If you trade nearer the money you still pay a bit for volatility but proportionally you are getting more delta and the delta takes over more quickly. (though of course this works both ways - so if delta goes against you then your position fades quickly - on the other hand if volatility collapses instead but delta stays neutral or slightly in you favour the position does better than a deeper otm position.)
Alternately if you are taking long put or call positions before a breakout while volatility is still low in anticipation of a breakout then the deeper otm positions would probably work better.
Even if just looking at delta plays rather than doing delta neutral plays whlie trading volatility or the other greeks its still well worth understanding how volatility vs delta works around the money vs away from the money - it will also help in setting up the hedging side of your spread if using skewed spreads to protect a delta position.

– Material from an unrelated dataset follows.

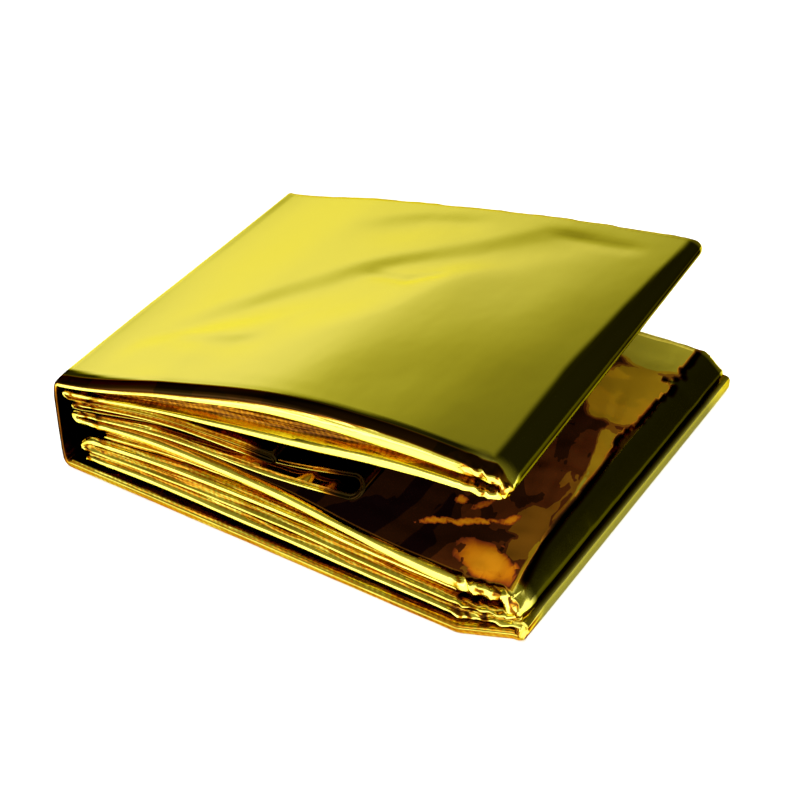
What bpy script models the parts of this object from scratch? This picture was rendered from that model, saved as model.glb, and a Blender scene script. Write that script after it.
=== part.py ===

Because of the liquidity issue I've also found myself trading the front month most of the time. If I want to take a longer term view I split my capital allocation over the timeframe and roll over each month. But its always a good idea to check the spreads further out before doing so - sometimes volatility spikes or delta reversals will get reflected differently in the front month vs the further out months.
Not sure if its just my imagination, but the MM's in different stocks seem to have different styles (this would also I guess directly relate to the fact different stocks exhibit different characteristics in terms of liquidity in the underlying stock, typical volatility levels etc.) so its worth getting a feel for the stocks you trade in because it might affect your strategies given slippage is an inevitable part of it.